Chaos comes all at once, and it makes you uncomfortable. That’s the whole point … there’s no neat ending
Red Flags assesses her accountability in the failure of a relationship, while Prove It to You is a love song that sounds near industrial. At its core, What Now just asks questions: about partnerships, about death, about a world that can be more cruel than kind. “I’m one of those people that goes to therapy,” Howard says. “I do the work and examine my own self. And it’s patterns, man: why do we end up in the same situations over and over again? I wasn’t willing to keep ending up with the same recipe. And that’s not just [about] one person, either. It’s something I’ve been doing since my 20s. I’m just exiting the cycle.”
This understanding of her flaws is reflected in the very way she sings: “There are times on this album when I don’t correct my voice. It’s not perfect. It’s strange sometimes. Sometimes it’s a little off. Or maybe I’m lisping. That’s just me. That’s who I am, take it or leave it.”
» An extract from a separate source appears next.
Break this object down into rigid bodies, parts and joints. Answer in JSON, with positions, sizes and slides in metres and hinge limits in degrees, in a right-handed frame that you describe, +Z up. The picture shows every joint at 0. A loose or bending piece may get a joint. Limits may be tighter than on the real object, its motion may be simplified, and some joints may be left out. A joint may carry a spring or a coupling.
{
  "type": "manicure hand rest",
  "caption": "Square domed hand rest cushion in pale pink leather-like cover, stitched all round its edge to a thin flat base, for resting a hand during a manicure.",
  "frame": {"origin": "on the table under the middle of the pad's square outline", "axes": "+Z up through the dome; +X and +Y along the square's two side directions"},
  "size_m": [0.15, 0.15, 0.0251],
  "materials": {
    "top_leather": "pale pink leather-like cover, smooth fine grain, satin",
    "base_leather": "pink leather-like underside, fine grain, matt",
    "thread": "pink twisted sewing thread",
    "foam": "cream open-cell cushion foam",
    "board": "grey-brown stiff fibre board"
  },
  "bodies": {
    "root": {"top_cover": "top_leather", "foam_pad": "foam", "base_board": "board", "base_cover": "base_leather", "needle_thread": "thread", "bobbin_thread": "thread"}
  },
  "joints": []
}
The album’s last line, wailed by Howard, is: “I can’t believe I’m all out of rainbows,” followed by the call of a trumpet. It is an unresolved finish perfect for a world that doesn’t provide a path through the turmoil; we have to find one ourselves. “That’s how chaos comes,” Howard says. “It comes all at once. And it makes you uncomfortable. That was the whole point – that all these things can exist. There’s no neat ending and this isn’t a perfect record. It’s called What Now … there’s always gonna be some shit going down. Who know’s what’s going to happen next? Those are the times to play.”